The Council will have to decide whether it should spend $2 million from a bond issue proposed for the November general election on city infrastructure or on special projects designed to enhance the city’s attractiveness and quality of life.
The Council took its last round of public testimony on the bond issue at its meeting Tuesday night.
Several people came to show their support for various projects proposed for the bond, but no consensus could be gleaned from those who spoke.
Some people supported adding to the city’s trail system. Others talked about the benefits of an outdoor arts pavilion in Sunnyside Park or a spray pool at Reaney Park. Some residents want to use the money to repair some of the city’s worst streets and replace aging public restrooms in city parks.
The beginning of a controversy was brewed when Stiller, a former councilwoman, raised the question whether bond money should be spent on something many would consider a city obligation.

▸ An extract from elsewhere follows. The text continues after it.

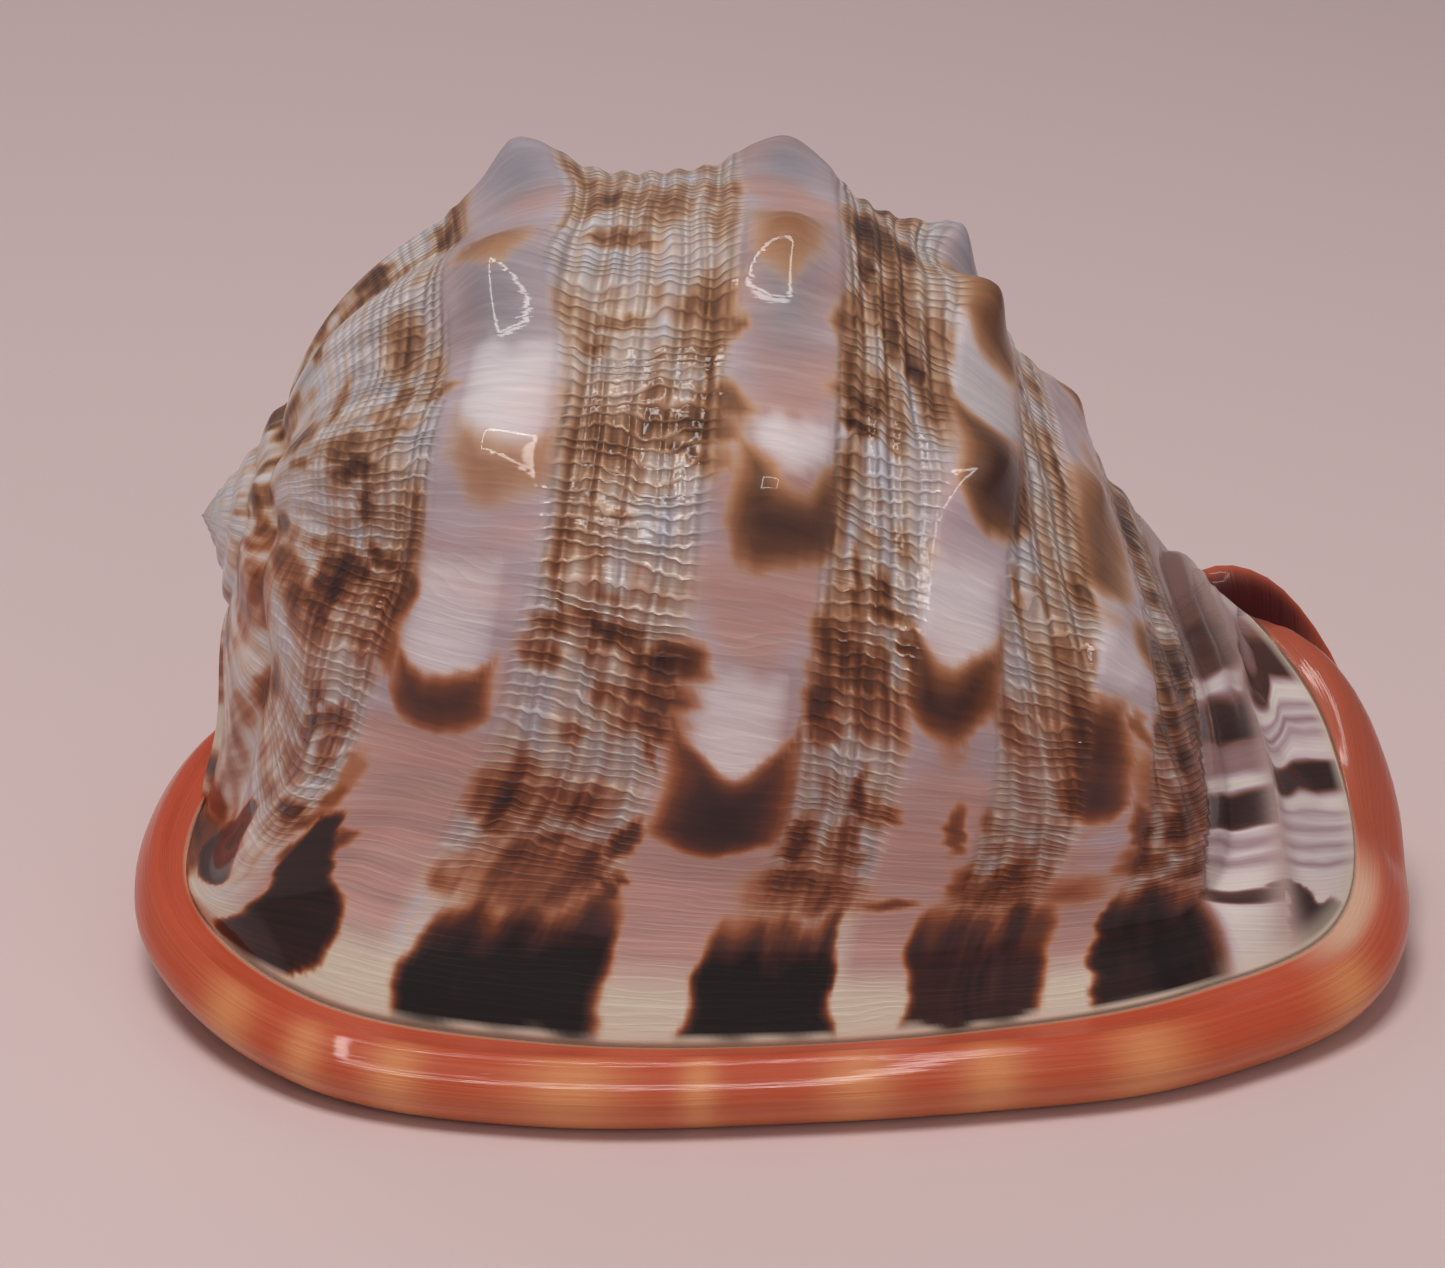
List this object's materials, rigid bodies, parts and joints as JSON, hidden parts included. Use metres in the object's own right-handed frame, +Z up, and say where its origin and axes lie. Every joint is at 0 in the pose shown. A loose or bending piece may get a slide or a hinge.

Stiller’s question was echoed in numerous written comments e-mailed to the city before the meeting.
At issue is how the city defines the purpose of the bond. Members of the Pullman Civic Trust, which has proposed pathways totaling more than $1.2 million, want the bond to be a continuation of the 1998 bond issue that paid for paths and greenways in town.
The 1998 bond will expire in 2008, giving the city the opportunity to fund between $2.1 and $2.25 million in new projects without raising property taxes.
The money should be used to finish what the city started in 1998, said Pullman Civic Trust President Kathleen Bodley.
Others see projects like the pathways as luxuries that should be lower priorities than streets and infrastructure.
“Some of our streets are in a sad state of repair,” resident Stan Buckley said. “Every citizen uses the streets. ... I think we need to think about the day-to-day needs of every citizen.”
Buckley also noted the poor condition of public restrooms in the city parks and cemeteries. Councilman Barney Waldrop agreed something needed to be done about the restrooms, characterizing them as an “embarrassment.”
Most people would agree more money needs to be spent on city infrastructure, but they might disagree on the source of the money to pay for it.
The city budget has been tight for several years, with little money available for capital projects. The bond issue is the city’s chance to do projects it otherwise couldn’t afford in its regular budget.
Councilman Bill Paul said he’s spoken to people who thought streets should be paid for with their tax dollars rather than bond money.
With tax dollars already stretched to the limit, the Council will have to find other ways to pay for street repairs and restrooms if bond money is allocated to other projects.
If bond money is used for street repairs and restroom upgrades, it won’t be available for special projects such as the arts pavilion, trails or spray pool that many residents believe would add to the quality of life in Pullman and attract visitors from out of town.
Other proposals also were tinged with some form of controversy.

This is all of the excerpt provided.